WRITTEN EXERCISE -> The data below must be copied in full and without any change.

□ □ □ □

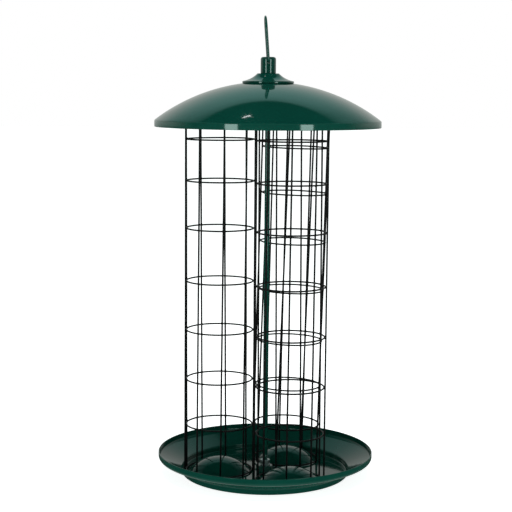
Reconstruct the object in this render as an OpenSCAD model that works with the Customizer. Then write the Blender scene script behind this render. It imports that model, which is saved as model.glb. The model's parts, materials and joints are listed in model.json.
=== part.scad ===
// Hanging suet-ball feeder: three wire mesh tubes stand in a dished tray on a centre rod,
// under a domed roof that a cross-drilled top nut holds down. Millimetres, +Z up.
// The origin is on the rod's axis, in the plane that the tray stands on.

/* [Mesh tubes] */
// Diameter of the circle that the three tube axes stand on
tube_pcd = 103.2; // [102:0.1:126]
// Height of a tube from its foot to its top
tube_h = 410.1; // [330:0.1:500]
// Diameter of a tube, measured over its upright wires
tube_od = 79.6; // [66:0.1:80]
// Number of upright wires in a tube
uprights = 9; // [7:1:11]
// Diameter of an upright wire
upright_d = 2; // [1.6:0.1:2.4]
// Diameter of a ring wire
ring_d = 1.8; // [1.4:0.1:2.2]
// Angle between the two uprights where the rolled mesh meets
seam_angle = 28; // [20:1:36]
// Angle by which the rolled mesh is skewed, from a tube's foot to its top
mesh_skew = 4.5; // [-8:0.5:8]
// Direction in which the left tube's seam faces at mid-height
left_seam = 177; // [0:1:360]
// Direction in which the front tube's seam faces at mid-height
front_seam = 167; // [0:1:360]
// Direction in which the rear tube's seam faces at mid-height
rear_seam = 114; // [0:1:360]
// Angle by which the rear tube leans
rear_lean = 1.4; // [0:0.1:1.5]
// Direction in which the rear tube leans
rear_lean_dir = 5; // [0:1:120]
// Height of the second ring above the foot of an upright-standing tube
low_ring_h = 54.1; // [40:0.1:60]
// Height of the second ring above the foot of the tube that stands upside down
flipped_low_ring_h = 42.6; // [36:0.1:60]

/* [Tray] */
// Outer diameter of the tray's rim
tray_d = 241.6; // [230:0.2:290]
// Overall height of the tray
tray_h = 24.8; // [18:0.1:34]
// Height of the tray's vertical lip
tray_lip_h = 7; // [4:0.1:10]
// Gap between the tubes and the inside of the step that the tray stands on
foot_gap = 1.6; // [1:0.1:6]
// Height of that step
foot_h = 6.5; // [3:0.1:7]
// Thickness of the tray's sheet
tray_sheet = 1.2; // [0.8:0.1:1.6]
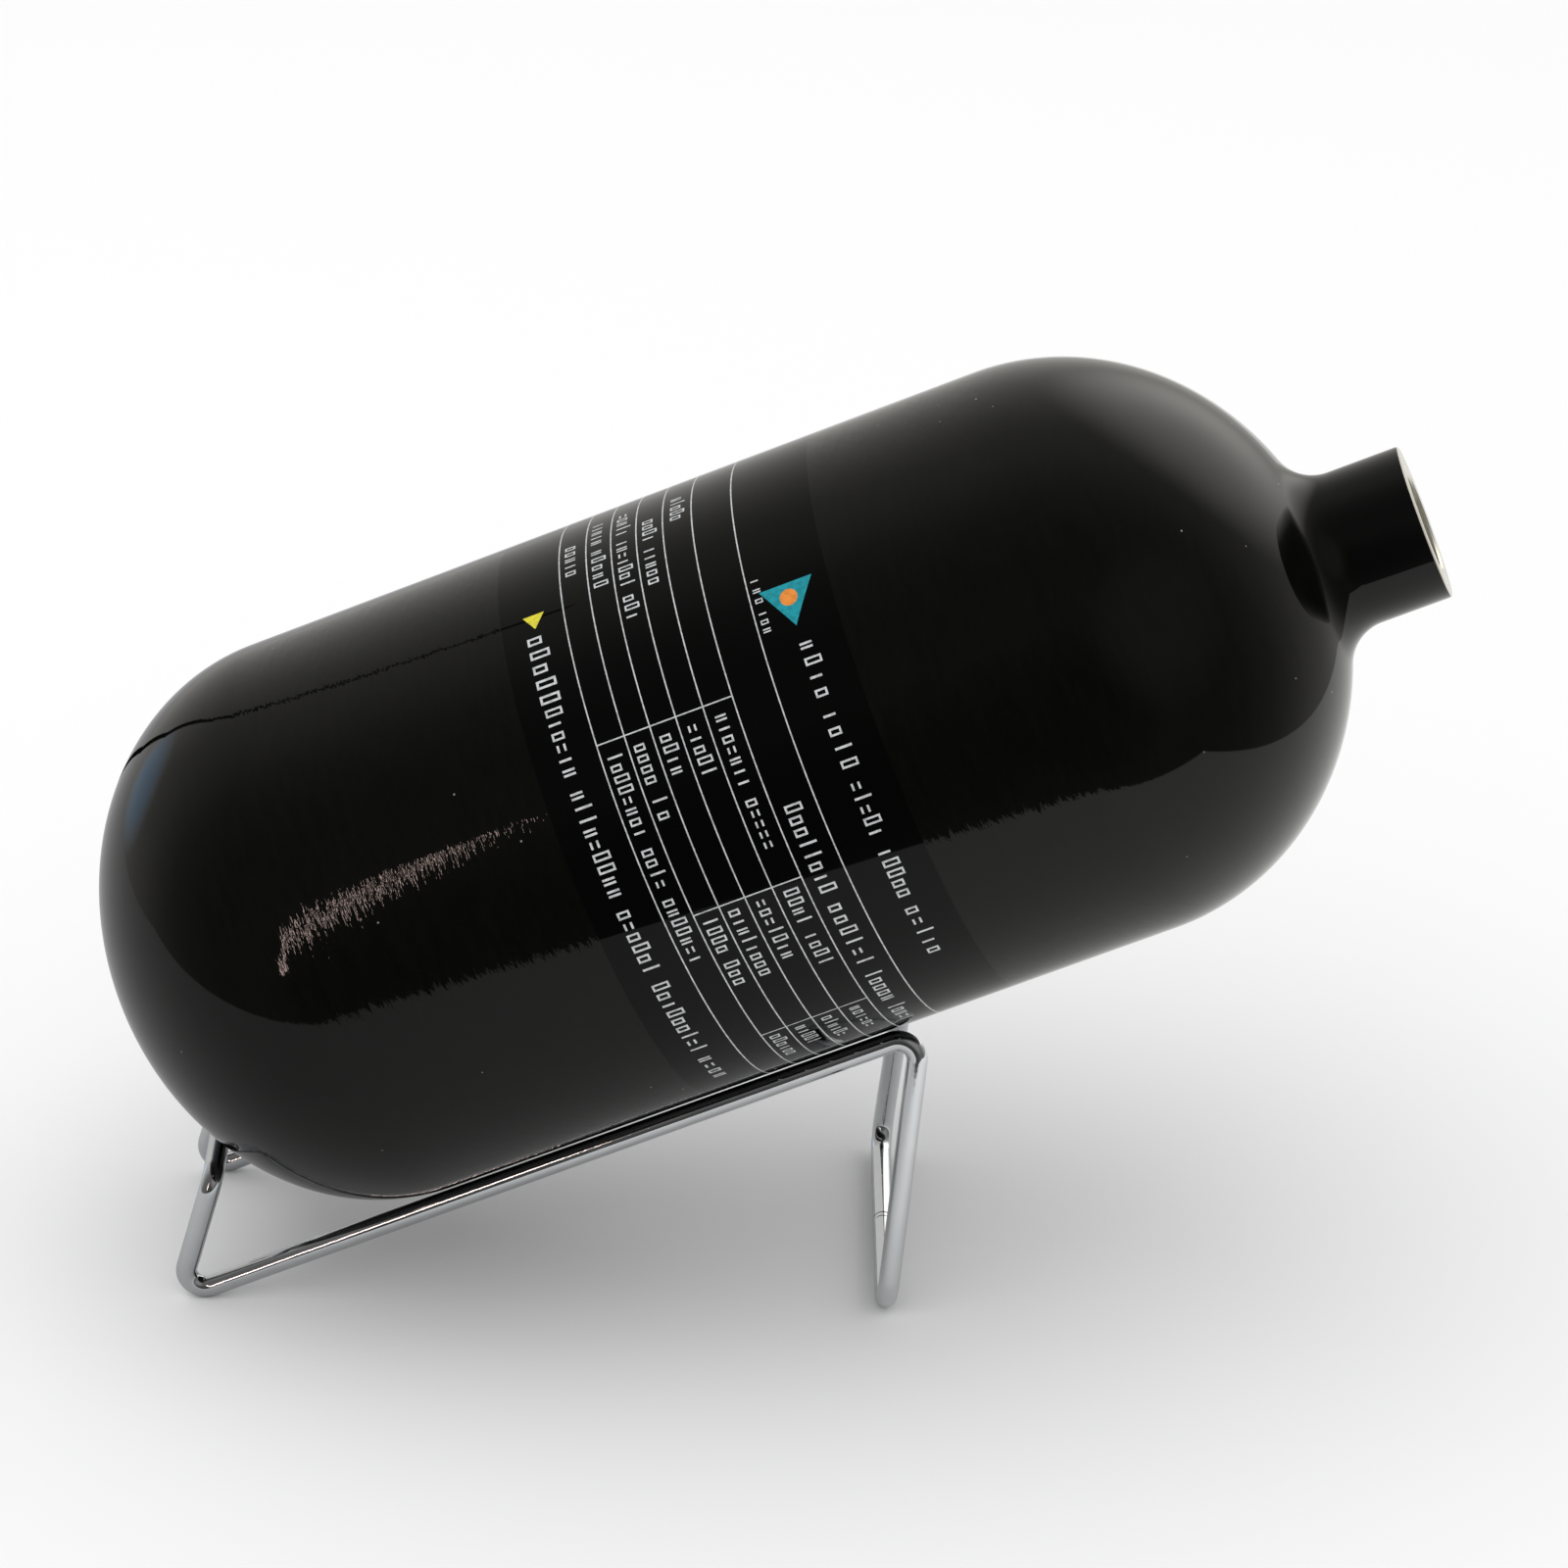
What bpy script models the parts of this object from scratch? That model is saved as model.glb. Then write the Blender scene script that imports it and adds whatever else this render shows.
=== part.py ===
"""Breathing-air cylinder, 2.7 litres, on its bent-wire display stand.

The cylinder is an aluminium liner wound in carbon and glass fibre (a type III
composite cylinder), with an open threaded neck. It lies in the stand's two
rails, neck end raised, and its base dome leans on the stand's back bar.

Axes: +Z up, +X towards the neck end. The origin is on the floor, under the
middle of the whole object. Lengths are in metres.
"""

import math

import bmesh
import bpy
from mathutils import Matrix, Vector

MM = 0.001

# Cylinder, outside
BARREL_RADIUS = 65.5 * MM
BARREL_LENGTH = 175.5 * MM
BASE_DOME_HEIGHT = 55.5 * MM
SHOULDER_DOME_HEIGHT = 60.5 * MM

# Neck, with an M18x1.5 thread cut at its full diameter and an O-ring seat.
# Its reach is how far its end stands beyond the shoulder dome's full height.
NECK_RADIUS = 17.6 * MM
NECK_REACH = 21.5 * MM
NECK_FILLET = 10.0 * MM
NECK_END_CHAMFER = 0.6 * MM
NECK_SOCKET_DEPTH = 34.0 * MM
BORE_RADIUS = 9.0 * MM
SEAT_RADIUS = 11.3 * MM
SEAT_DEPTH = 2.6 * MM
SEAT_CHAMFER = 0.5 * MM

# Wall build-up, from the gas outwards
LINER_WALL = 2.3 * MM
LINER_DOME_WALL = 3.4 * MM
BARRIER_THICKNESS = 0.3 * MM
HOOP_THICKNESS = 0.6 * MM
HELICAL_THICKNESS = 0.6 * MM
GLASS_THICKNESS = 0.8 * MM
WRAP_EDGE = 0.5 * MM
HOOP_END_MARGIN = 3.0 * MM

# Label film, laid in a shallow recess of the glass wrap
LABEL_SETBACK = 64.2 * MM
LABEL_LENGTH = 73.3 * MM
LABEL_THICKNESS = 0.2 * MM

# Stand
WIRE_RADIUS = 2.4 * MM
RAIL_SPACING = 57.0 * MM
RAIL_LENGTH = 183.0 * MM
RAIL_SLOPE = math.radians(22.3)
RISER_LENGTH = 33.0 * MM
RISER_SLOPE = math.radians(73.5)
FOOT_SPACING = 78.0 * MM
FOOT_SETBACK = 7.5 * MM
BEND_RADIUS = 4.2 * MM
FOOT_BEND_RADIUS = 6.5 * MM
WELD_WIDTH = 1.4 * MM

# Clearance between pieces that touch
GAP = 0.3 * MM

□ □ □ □

TASK ANSWER ->
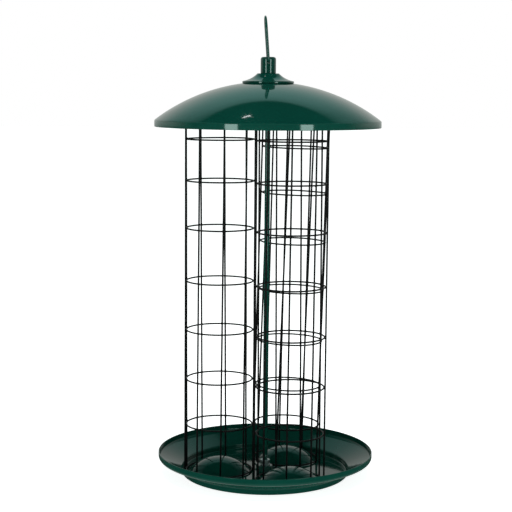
Reconstruct the object in this render as an OpenSCAD model that works with the Customizer. Then write the Blender scene script behind this render. It imports that model, which is saved as model.glb. The model's parts, materials and joints are listed in model.json.
=== part.scad ===
// Hanging suet-ball feeder: three wire mesh tubes stand in a dished tray on a centre rod,
// under a domed roof that a cross-drilled top nut holds down. Millimetres, +Z up.
// The origin is on the rod's axis, in the plane that the tray stands on.

/* [Mesh tubes] */
// Diameter of the circle that the three tube axes stand on
tube_pcd = 103.2; // [102:0.1:126]
// Height of a tube from its foot to its top
tube_h = 410.1; // [330:0.1:500]
// Diameter of a tube, measured over its upright wires
tube_od = 79.6; // [66:0.1:80]
// Number of upright wires in a tube
uprights = 9; // [7:1:11]
// Diameter of an upright wire
upright_d = 2; // [1.6:0.1:2.4]
// Diameter of a ring wire
ring_d = 1.8; // [1.4:0.1:2.2]
// Angle between the two uprights where the rolled mesh meets
seam_angle = 28; // [20:1:36]
// Angle by which the rolled mesh is skewed, from a tube's foot to its top
mesh_skew = 4.5; // [-8:0.5:8]
// Direction in which the left tube's seam faces at mid-height
left_seam = 177; // [0:1:360]
// Direction in which the front tube's seam faces at mid-height
front_seam = 167; // [0:1:360]
// Direction in which the rear tube's seam faces at mid-height
rear_seam = 114; // [0:1:360]
// Angle by which the rear tube leans
rear_lean = 1.4; // [0:0.1:1.5]
// Direction in which the rear tube leans
rear_lean_dir = 5; // [0:1:120]
// Height of the second ring above the foot of an upright-standing tube
low_ring_h = 54.1; // [40:0.1:60]
// Height of the second ring above the foot of the tube that stands upside down
flipped_low_ring_h = 42.6; // [36:0.1:60]

/* [Tray] */
// Outer diameter of the tray's rim
tray_d = 241.6; // [230:0.2:290]
// Overall height of the tray
tray_h = 24.8; // [18:0.1:34]
// Height of the tray's vertical lip
tray_lip_h = 7; // [4:0.1:10]
// Gap between the tubes and the inside of the step that the tray stands on
foot_gap = 1.6; // [1:0.1:6]
// Height of that step
foot_h = 6.5; // [3:0.1:7]
// Thickness of the tray's sheet
tray_sheet = 1.2; // [0.8:0.1:1.6]
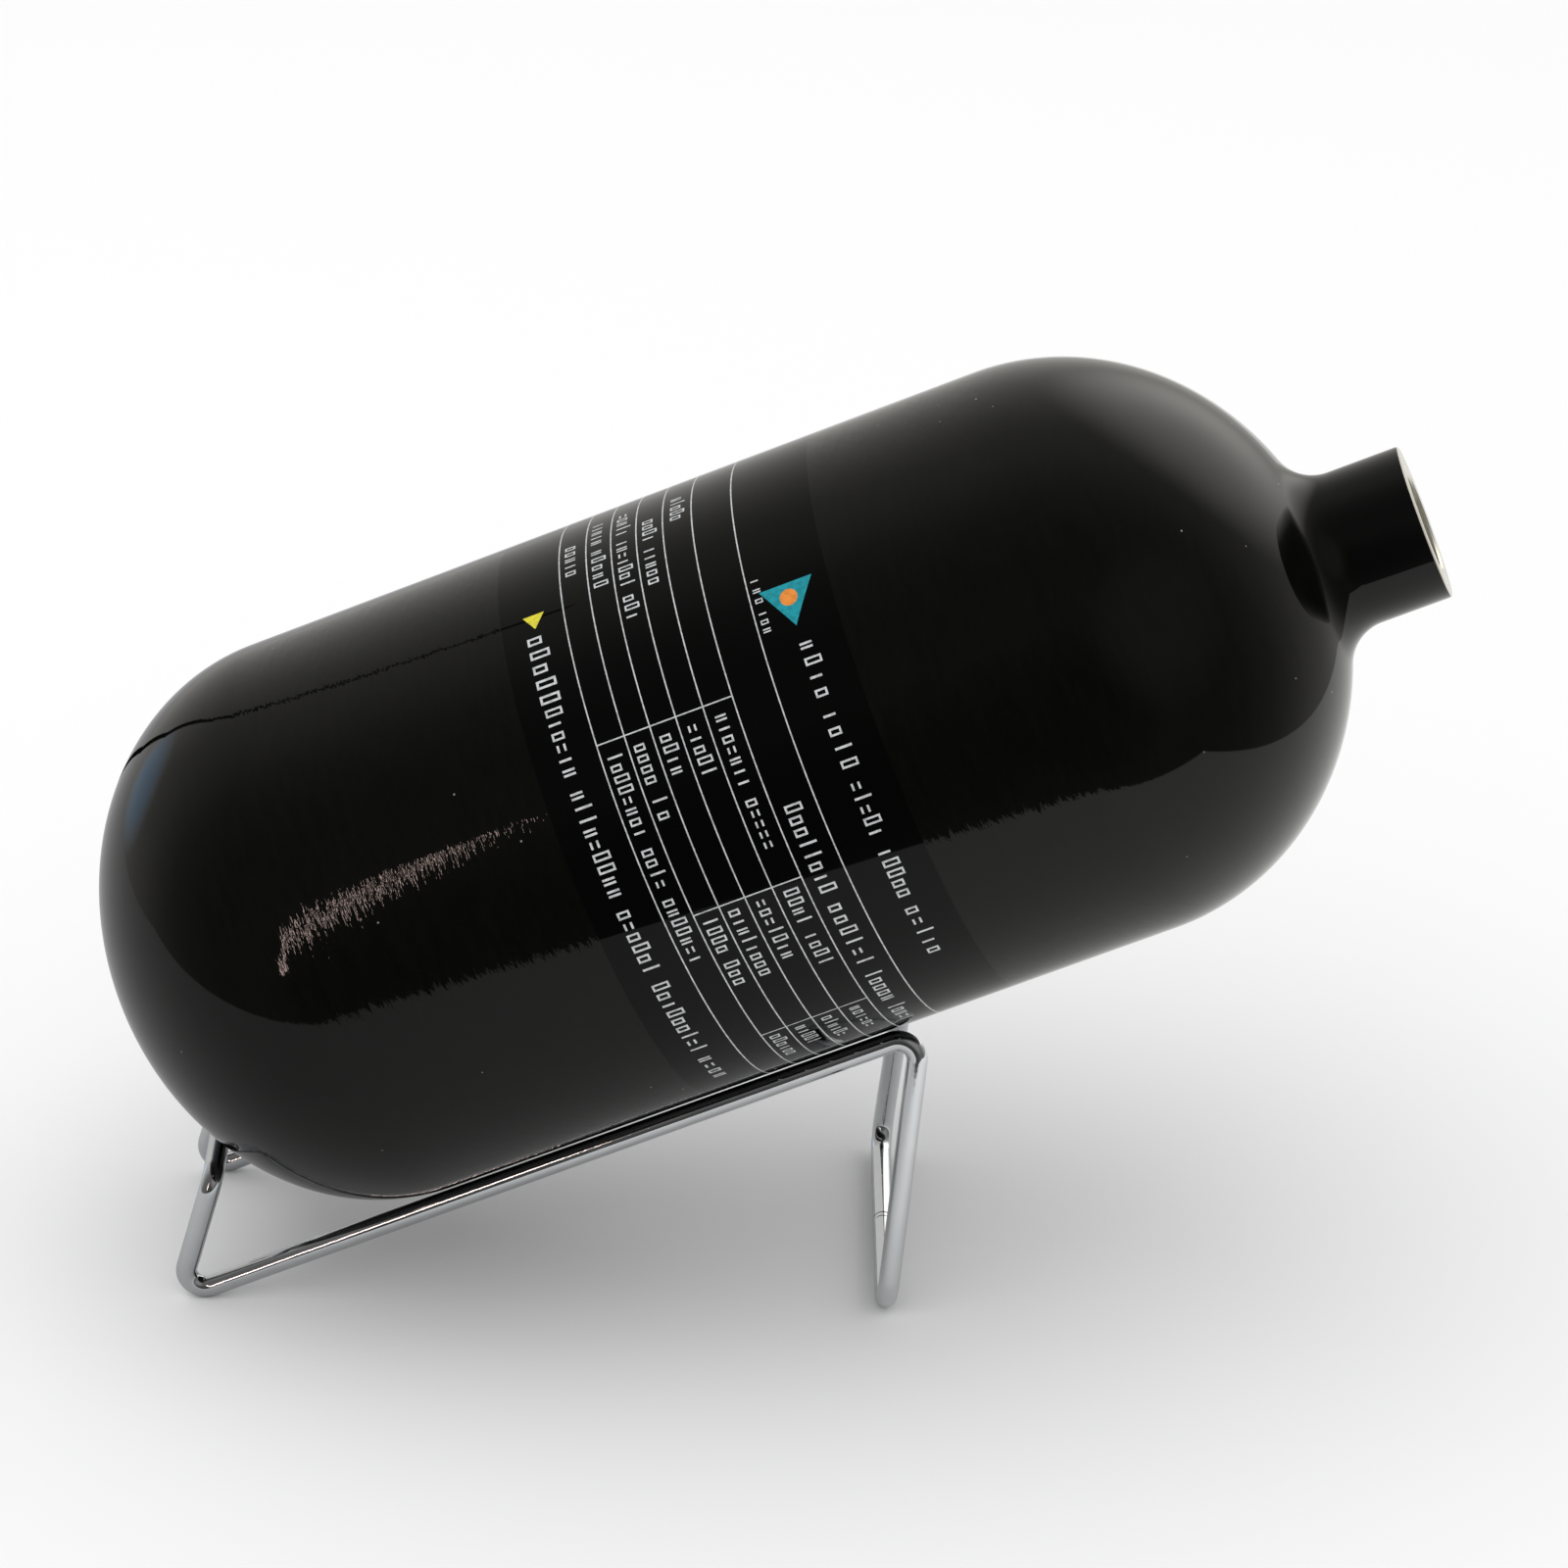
What bpy script models the parts of this object from scratch? That model is saved as model.glb. Then write the Blender scene script that imports it and adds whatever else this render shows.
=== part.py ===
"""Breathing-air cylinder, 2.7 litres, on its bent-wire display stand.

The cylinder is an aluminium liner wound in carbon and glass fibre (a type III
composite cylinder), with an open threaded neck. It lies in the stand's two
rails, neck end raised, and its base dome leans on the stand's back bar.

Axes: +Z up, +X towards the neck end. The origin is on the floor, under the
middle of the whole object. Lengths are in metres.
"""

import math

import bmesh
import bpy
from mathutils import Matrix, Vector

MM = 0.001

# Cylinder, outside
BARREL_RADIUS = 65.5 * MM
BARREL_LENGTH = 175.5 * MM
BASE_DOME_HEIGHT = 55.5 * MM
SHOULDER_DOME_HEIGHT = 60.5 * MM

# Neck, with an M18x1.5 thread cut at its full diameter and an O-ring seat.
# Its reach is how far its end stands beyond the shoulder dome's full height.
NECK_RADIUS = 17.6 * MM
NECK_REACH = 21.5 * MM
NECK_FILLET = 10.0 * MM
NECK_END_CHAMFER = 0.6 * MM
NECK_SOCKET_DEPTH = 34.0 * MM
BORE_RADIUS = 9.0 * MM
SEAT_RADIUS = 11.3 * MM
SEAT_DEPTH = 2.6 * MM
SEAT_CHAMFER = 0.5 * MM

# Wall build-up, from the gas outwards
LINER_WALL = 2.3 * MM
LINER_DOME_WALL = 3.4 * MM
BARRIER_THICKNESS = 0.3 * MM
HOOP_THICKNESS = 0.6 * MM
HELICAL_THICKNESS = 0.6 * MM
GLASS_THICKNESS = 0.8 * MM
WRAP_EDGE = 0.5 * MM
HOOP_END_MARGIN = 3.0 * MM

# Label film, laid in a shallow recess of the glass wrap
LABEL_SETBACK = 64.2 * MM
LABEL_LENGTH = 73.3 * MM
LABEL_THICKNESS = 0.2 * MM

# Stand
WIRE_RADIUS = 2.4 * MM
RAIL_SPACING = 57.0 * MM
RAIL_LENGTH = 183.0 * MM
RAIL_SLOPE = math.radians(22.3)
RISER_LENGTH = 33.0 * MM
RISER_SLOPE = math.radians(73.5)
FOOT_SPACING = 78.0 * MM
FOOT_SETBACK = 7.5 * MM
BEND_RADIUS = 4.2 * MM
FOOT_BEND_RADIUS = 6.5 * MM
WELD_WIDTH = 1.4 * MM

# Clearance between pieces that touch
GAP = 0.3 * MM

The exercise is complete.